Monday, December 08, 2008

Oil: get over it.

Sen. Dodd asking for the head of the chairman of GM misses the point and sounds personal in the process. Obama himself is the only quoted official who has said anything remotely sane about bailing out the auto industry but it remains to be seen if he is setting the tone for this Bailout.

President-elect Barack Obama, whose transition team has been involved in the talks, made starkly clear in an interview and at a brief news conference on Sunday that any aid to the Big Three auto companies should not come without significant concessions.

"They're going to have to restructure," Mr. Obama said in an interview on "Meet the Press" on NBC. "And all their stakeholders are going to have restructure. Labor, management, shareholders, creditors — everybody is going to recognize that they have — they do not have a sustainable business model right now, and if they expect taxpayers to help in that adjustment process, then they can't keep on putting off the kinds of changes that they, frankly, should have made 20 or 30 years ago."
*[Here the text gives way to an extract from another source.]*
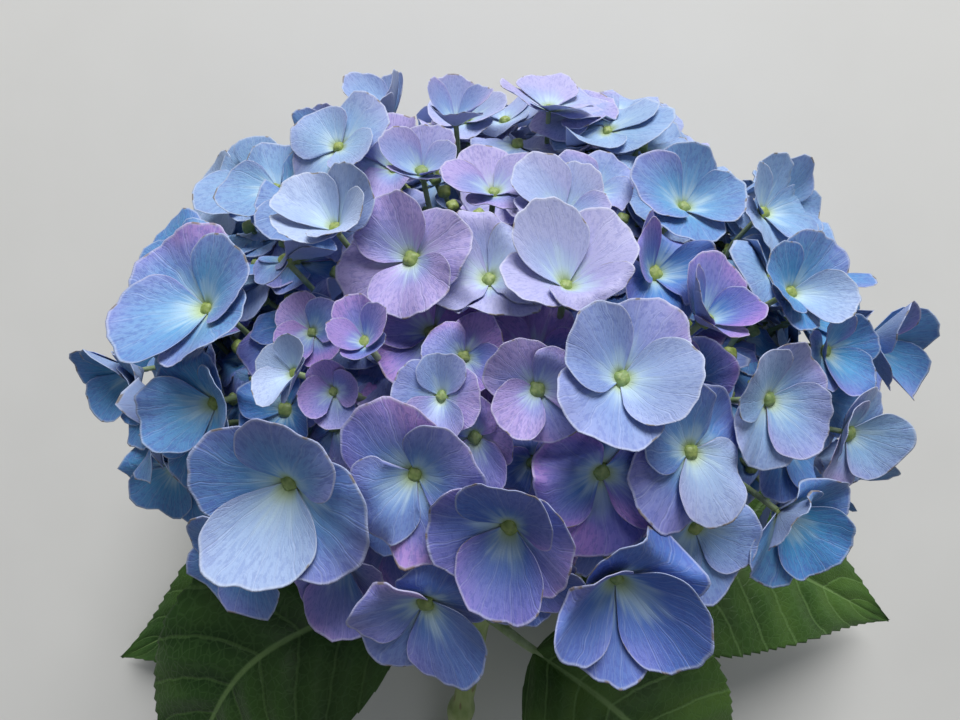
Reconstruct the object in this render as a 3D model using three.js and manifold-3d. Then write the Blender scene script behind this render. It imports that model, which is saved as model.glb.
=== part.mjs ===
// A cut hydrangea flower head (a mophead) on its leafy shoot, lying on its side.
// Millimetres, +Z up, the floor at z = 0. The shoot lies along +Y, cut end first, and its head faces up.
// The head is one big cyme: the stem forks into rays, each ray carries a cluster of florets on stalks.
import * as THREE from "three";
import { mergeVertices } from "three/addons/utils/BufferGeometryUtils.js";
import Module from "manifold-3d";

const wasm = await Module();
wasm.setup();

// The head: an oblate dome of florets round the stem's axis
const STEM_SLOPE = 25; // degrees that the shoot rises from its cut end to its head
const HEAD_CENTRE = new THREE.Vector3(-3, 57, 106);
const HEAD_REACH = 116; // from the axis out to the middles of the widest florets
const HEAD_RISE = 83; // from the head's centre up to the crown's florets
const HEAD_FALL = 40; // the flatter underside, below the centre
const LOWEST_DROP = 107; // degrees round from the crown to the last florets, under the rim
const FORK_BELOW = 55; // the stem forks this far below the head's centre

// Florets: four broad sepals round a small eye
const FLORETS = 122; // in the spiral, before those too near a large one are left out
const GOLDEN_TURN = 137.508;
const WIDTH_LEAST = 36;
const WIDTH_MOST = 45;
const WIDTH_BIAS = 1.5; // over 1, there are more small florets than large ones
const LAYERS = [-9, 2, -3.5, 7]; // how far a floret stands below or above the dome, by its place in the row
const TILT = 0.3; // most that a floret leans off the dome's own direction, as a slope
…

So we are going to bail out the dinosaurs who lobbied successfully for a "truck" loophole in fleet mileage standards after OPEC gave notice in 73 that oil prices were theirs to set. This industry, for salvation of which labor and shareholders and management alike beg my tax dollars, is the same one that foisted off the SUV on the fatuous American car market and had us all driving "trucks" through their loophole. Mr. Frank, an intelligent representative whom I trust to be well informed about the likely financial consequences of inaction, is nonetheless being stampeded by the dire prospect of double digit joblessness. Pray, do not join us in our financial neurosis, Barney! I would advise Congressman Frank to stand back and let this 8-cylinder, 5 MPG industry be hung, albatross-fashion, around the neck of the departing turd who will soon trudge back to Texas.

We once made great bicycles and were only the more healthy for doing so. But we did not bail out the bicycle companies that faced bankruptcy. [do read that link. It is a short review of a great cautionary tale of how to ruin an industry leader...we better learn its lessons quickly] The companies we are now being asked to give billions to rescue have been merely larger scale examples of the mismanagement and missed markets that sank Schwinn.

Surely we could pick a better industry to save than the one that has lobbied to keep us up to our chins in debt and Saudi oil with only smoke to breath. We should be a bit more grown up. We should face the fact that change is painful and our fortunes have shrunken...NOW is the time to bite such bullets and tighten such belts as are needed to turn us toward a greener and more sustainable economy. If money we will be long repaying must be spent, NOW is the time for us to invest it in things that wean us from our 20th century fuelishness and fondness for fattened asses.

David Brooks misrepresents Obama's stance on salvaging our junkie domestic car industry but his questioning of why we won't let a failure go about its failing so as to make room for whatever creature will prove fitter than the paleocarbonmobile industry are questions we should answer. I would not be much moved by the dissolution of Detroit though my view of its demise as a benign effect comes from a quite different rationale than Mr. Brooks. We who live, live with the "what happened" of our history and the professors and authors live with the "why it happened". Let it happen. How often have you seen Krugman and Brooks in anything like a state of agreement? Do you realize the money sought by Automakers would suffice to retrain most of their workers for greener jobs?